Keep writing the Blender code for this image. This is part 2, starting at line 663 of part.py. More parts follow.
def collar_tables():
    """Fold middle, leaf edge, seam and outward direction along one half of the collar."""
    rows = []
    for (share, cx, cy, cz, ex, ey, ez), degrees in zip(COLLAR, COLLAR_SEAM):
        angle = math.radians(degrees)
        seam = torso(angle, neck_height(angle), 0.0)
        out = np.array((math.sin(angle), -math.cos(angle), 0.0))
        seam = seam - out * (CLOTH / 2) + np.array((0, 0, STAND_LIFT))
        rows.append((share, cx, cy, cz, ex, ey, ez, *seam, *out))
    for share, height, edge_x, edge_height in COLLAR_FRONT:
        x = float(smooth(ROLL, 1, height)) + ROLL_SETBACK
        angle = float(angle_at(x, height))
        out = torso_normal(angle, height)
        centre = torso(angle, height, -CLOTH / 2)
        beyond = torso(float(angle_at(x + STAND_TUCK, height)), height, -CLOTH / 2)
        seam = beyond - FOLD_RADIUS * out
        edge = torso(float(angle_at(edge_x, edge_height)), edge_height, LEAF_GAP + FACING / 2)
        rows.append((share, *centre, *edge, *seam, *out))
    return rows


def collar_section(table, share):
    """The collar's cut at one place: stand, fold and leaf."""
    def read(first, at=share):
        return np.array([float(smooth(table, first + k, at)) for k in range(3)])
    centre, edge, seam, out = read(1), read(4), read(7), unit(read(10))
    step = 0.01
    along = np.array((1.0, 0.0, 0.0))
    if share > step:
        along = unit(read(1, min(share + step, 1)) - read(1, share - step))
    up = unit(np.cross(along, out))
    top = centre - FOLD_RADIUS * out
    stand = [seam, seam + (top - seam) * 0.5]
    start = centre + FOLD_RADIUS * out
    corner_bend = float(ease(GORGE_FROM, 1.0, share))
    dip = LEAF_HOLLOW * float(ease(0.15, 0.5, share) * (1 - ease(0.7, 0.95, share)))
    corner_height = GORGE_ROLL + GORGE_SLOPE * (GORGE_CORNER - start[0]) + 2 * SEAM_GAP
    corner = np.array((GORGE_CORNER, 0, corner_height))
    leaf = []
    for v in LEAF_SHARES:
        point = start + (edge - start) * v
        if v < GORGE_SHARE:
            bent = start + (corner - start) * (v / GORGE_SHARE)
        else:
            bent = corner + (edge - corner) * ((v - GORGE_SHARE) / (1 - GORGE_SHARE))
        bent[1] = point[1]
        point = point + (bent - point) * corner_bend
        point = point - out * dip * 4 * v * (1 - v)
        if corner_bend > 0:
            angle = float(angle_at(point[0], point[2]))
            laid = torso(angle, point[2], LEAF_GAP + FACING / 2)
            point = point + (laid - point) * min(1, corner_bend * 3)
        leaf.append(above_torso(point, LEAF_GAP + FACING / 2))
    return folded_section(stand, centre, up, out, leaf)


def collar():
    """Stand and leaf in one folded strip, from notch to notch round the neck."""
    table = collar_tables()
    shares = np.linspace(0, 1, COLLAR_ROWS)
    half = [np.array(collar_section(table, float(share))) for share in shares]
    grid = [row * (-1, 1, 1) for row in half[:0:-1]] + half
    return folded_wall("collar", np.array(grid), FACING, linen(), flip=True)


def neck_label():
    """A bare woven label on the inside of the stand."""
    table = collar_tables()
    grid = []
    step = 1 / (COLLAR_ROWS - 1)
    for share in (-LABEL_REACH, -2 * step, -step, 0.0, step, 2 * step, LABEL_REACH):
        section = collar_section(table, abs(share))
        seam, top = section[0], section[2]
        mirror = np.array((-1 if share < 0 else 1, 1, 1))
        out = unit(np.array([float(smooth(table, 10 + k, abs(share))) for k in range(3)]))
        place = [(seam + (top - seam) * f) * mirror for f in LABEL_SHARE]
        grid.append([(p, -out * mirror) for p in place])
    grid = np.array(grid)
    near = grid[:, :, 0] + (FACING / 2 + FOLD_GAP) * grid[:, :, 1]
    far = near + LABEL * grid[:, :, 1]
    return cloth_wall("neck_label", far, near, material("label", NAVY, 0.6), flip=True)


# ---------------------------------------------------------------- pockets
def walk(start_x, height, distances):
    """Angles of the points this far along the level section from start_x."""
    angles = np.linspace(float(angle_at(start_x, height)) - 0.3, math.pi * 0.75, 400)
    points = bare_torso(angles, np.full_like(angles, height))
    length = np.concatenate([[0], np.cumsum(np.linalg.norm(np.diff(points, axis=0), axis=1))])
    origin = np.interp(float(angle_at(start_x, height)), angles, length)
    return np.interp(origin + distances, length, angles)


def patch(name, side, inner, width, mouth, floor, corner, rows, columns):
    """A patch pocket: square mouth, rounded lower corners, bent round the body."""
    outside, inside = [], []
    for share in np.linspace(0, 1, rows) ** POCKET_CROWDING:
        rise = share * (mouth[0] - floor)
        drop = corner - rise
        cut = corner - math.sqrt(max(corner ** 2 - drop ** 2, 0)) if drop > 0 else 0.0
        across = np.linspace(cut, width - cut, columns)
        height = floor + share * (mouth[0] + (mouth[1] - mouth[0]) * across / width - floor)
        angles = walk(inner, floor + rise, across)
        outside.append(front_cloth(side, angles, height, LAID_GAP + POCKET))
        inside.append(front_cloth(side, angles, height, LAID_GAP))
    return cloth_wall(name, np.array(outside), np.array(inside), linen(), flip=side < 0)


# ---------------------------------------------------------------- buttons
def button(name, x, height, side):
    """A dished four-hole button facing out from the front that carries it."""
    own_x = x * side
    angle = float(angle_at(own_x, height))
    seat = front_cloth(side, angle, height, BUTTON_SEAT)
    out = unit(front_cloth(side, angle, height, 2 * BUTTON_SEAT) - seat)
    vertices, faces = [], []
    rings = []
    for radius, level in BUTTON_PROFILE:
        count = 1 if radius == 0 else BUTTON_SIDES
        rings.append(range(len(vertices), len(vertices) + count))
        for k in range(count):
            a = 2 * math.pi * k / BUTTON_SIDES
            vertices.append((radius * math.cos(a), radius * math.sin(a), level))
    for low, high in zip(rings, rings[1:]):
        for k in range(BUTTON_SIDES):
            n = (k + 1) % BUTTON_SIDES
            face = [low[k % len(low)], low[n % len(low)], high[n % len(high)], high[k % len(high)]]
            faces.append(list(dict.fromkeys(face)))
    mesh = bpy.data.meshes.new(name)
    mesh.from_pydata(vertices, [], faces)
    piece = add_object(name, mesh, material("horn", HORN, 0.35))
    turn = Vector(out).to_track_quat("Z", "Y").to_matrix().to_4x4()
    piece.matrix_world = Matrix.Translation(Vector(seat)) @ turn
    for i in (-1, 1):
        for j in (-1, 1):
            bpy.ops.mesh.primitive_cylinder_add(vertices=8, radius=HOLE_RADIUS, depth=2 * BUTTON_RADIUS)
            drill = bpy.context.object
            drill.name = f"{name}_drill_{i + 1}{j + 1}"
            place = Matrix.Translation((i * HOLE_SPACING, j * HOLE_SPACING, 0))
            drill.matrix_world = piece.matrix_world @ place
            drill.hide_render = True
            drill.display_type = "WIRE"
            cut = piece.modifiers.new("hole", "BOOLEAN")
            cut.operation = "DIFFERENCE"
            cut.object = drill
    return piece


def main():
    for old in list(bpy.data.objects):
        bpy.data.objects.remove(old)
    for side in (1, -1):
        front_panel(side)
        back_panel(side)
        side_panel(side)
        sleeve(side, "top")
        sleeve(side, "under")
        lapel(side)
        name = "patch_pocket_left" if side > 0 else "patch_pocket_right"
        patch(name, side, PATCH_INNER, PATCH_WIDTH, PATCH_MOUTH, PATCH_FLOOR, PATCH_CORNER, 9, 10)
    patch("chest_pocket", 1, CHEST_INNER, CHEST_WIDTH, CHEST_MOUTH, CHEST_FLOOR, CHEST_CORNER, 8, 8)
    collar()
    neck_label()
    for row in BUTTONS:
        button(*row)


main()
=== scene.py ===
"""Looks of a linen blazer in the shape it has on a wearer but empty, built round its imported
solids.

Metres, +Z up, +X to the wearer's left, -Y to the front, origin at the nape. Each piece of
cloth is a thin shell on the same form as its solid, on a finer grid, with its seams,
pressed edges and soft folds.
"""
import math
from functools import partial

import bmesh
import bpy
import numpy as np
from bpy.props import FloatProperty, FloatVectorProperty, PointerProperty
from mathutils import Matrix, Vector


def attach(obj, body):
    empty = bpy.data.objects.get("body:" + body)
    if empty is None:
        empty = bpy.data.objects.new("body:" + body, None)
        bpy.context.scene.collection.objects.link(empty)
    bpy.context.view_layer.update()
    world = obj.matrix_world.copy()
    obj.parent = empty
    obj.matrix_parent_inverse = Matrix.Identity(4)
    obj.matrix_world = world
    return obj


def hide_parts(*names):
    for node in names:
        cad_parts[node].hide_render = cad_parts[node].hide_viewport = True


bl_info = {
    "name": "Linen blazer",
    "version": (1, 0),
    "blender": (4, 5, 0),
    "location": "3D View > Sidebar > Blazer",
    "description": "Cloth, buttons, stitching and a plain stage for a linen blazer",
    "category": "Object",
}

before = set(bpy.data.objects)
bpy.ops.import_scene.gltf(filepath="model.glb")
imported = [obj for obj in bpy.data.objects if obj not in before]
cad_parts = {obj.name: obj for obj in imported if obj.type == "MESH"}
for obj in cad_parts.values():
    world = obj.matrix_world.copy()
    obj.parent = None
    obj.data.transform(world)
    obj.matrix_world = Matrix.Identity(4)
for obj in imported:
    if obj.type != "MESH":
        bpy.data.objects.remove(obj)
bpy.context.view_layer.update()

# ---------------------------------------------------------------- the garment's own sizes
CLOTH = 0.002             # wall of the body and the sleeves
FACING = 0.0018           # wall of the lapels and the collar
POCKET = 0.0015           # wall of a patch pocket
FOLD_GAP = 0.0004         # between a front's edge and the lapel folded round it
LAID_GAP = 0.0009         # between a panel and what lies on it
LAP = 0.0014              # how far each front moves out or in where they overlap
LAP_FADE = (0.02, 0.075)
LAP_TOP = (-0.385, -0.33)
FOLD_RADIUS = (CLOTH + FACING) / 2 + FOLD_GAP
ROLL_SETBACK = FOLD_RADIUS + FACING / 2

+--

* _Your task_: Within the listing above, give again exactly every line from the line with "PATCH_CORNER, 9, 10)" through the line with "obj.data.transform(world)", both included, and no other line.

* _The response_:
        patch(name, side, PATCH_INNER, PATCH_WIDTH, PATCH_MOUTH, PATCH_FLOOR, PATCH_CORNER, 9, 10)
    patch("chest_pocket", 1, CHEST_INNER, CHEST_WIDTH, CHEST_MOUTH, CHEST_FLOOR, CHEST_CORNER, 8, 8)
    collar()
    neck_label()
    for row in BUTTONS:
        button(*row)


main()
=== scene.py ===
"""Looks of a linen blazer in the shape it has on a wearer but empty, built round its imported
solids.

Metres, +Z up, +X to the wearer's left, -Y to the front, origin at the nape. Each piece of
cloth is a thin shell on the same form as its solid, on a finer grid, with its seams,
pressed edges and soft folds.
"""
import math
from functools import partial

import bmesh
import bpy
import numpy as np
from bpy.props import FloatProperty, FloatVectorProperty, PointerProperty
from mathutils import Matrix, Vector


def attach(obj, body):
    empty = bpy.data.objects.get("body:" + body)
    if empty is None:
        empty = bpy.data.objects.new("body:" + body, None)
        bpy.context.scene.collection.objects.link(empty)
    bpy.context.view_layer.update()
    world = obj.matrix_world.copy()
    obj.parent = empty
    obj.matrix_parent_inverse = Matrix.Identity(4)
    obj.matrix_world = world
    return obj


def hide_parts(*names):
    for node in names:
        cad_parts[node].hide_render = cad_parts[node].hide_viewport = True


bl_info = {
    "name": "Linen blazer",
    "version": (1, 0),
    "blender": (4, 5, 0),
    "location": "3D View > Sidebar > Blazer",
    "description": "Cloth, buttons, stitching and a plain stage for a linen blazer",
    "category": "Object",
}

before = set(bpy.data.objects)
bpy.ops.import_scene.gltf(filepath="model.glb")
imported = [obj for obj in bpy.data.objects if obj not in before]
cad_parts = {obj.name: obj for obj in imported if obj.type == "MESH"}
for obj in cad_parts.values():
    world = obj.matrix_world.copy()
    obj.parent = None
    obj.data.transform(world)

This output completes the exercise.